[AIM] Find the string "parts" in the listing and report every line that has it.
##### INPUT FOR THIS TASK
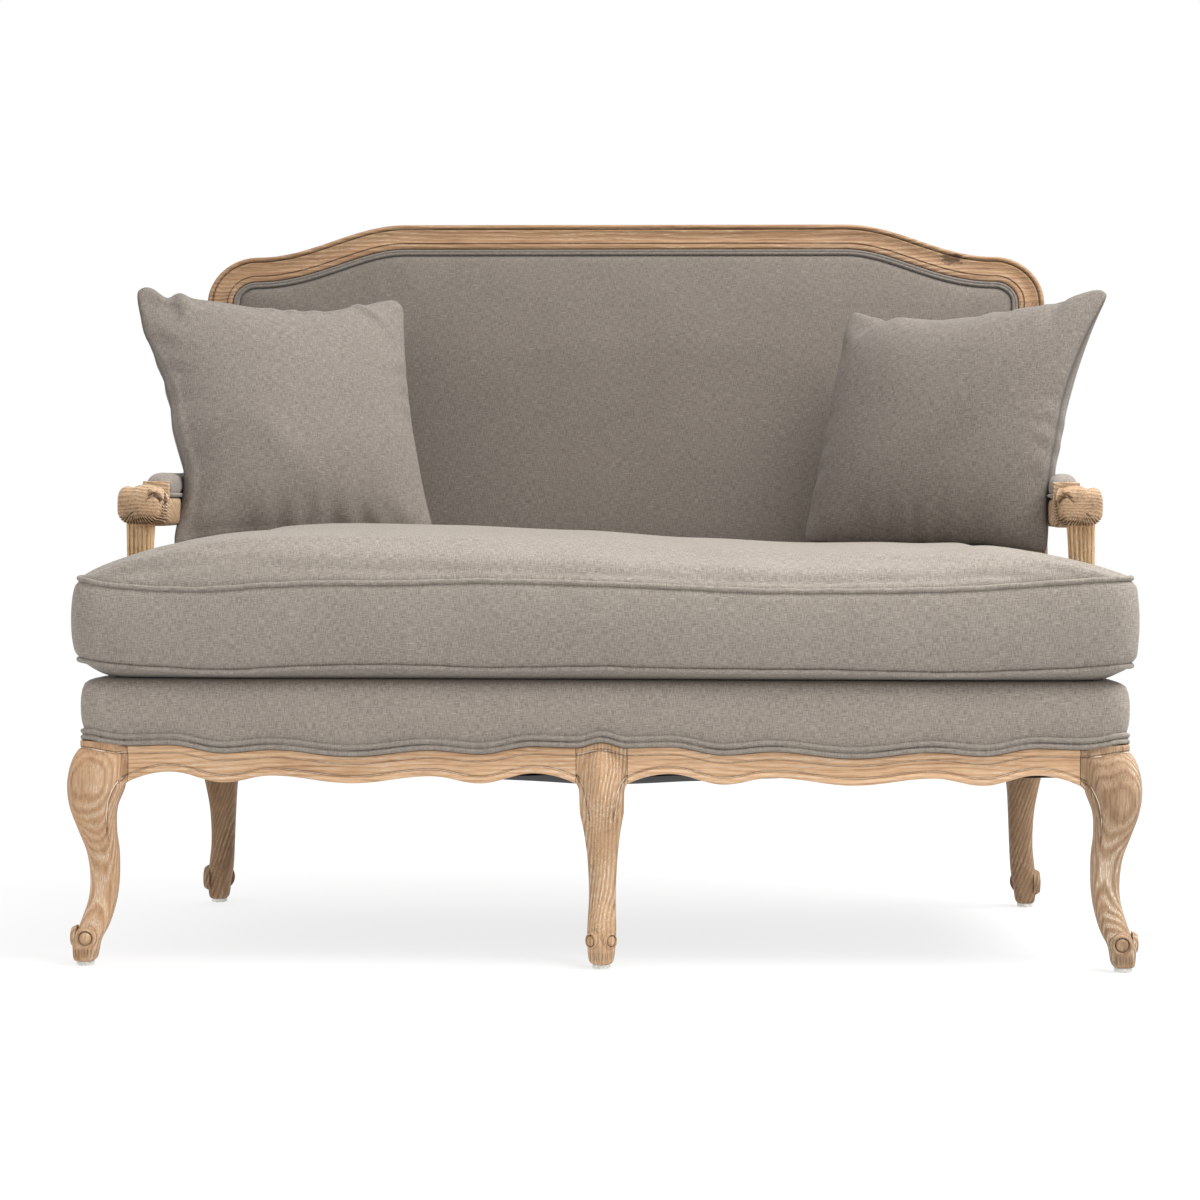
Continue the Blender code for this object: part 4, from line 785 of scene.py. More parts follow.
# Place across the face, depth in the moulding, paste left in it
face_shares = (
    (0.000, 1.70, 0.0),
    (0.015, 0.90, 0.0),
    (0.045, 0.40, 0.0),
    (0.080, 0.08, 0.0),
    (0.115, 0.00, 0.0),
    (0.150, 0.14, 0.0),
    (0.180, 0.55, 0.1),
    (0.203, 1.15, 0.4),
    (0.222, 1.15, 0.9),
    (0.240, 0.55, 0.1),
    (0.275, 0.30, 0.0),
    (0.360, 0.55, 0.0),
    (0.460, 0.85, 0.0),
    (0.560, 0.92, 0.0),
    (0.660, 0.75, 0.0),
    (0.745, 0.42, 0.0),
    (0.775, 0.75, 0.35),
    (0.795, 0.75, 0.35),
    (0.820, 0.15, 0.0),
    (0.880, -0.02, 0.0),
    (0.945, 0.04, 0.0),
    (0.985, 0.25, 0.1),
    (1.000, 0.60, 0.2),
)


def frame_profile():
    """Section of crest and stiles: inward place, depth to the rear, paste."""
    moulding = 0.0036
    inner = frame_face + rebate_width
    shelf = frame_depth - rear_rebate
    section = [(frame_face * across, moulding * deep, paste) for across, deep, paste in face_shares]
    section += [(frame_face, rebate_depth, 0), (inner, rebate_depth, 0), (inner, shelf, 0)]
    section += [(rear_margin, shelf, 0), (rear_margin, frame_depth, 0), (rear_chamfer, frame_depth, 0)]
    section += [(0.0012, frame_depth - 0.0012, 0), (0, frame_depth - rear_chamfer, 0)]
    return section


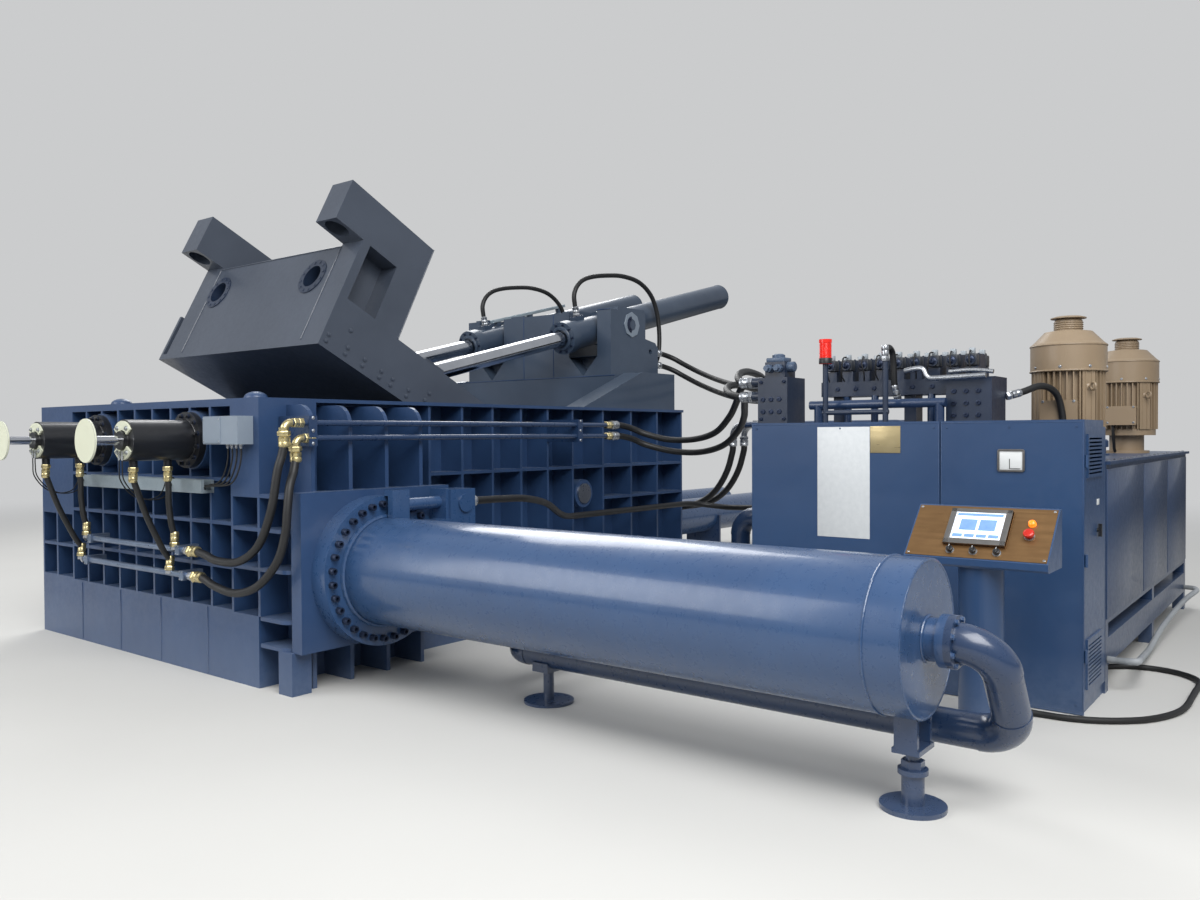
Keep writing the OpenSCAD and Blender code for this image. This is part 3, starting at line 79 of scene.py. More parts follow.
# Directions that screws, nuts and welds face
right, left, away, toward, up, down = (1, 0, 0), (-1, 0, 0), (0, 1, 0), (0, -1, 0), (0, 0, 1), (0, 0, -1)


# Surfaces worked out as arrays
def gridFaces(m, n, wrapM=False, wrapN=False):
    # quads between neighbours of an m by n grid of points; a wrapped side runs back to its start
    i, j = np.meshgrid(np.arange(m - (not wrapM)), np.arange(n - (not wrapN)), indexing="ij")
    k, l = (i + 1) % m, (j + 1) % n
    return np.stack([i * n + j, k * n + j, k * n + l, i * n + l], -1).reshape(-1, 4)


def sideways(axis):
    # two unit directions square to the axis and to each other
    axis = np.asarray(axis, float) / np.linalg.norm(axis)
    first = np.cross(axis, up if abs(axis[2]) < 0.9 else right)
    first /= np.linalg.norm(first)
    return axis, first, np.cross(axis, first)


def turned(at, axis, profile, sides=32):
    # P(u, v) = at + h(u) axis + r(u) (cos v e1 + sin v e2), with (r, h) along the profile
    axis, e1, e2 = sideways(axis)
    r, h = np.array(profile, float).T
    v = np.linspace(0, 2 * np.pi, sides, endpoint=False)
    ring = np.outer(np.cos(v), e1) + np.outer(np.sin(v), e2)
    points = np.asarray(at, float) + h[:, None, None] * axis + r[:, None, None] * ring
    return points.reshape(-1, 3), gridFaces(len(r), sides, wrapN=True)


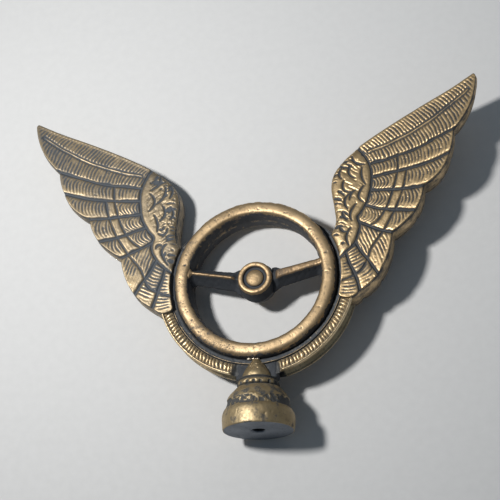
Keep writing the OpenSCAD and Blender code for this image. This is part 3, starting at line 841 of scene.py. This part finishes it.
##########
[WRITTEN SOLUTION]
Continue the Blender code for this object: part 4, from line 785 of scene.py. More parts follow.
Keep writing the OpenSCAD and Blender code for this image. This is part 3, starting at line 79 of scene.py. More parts follow.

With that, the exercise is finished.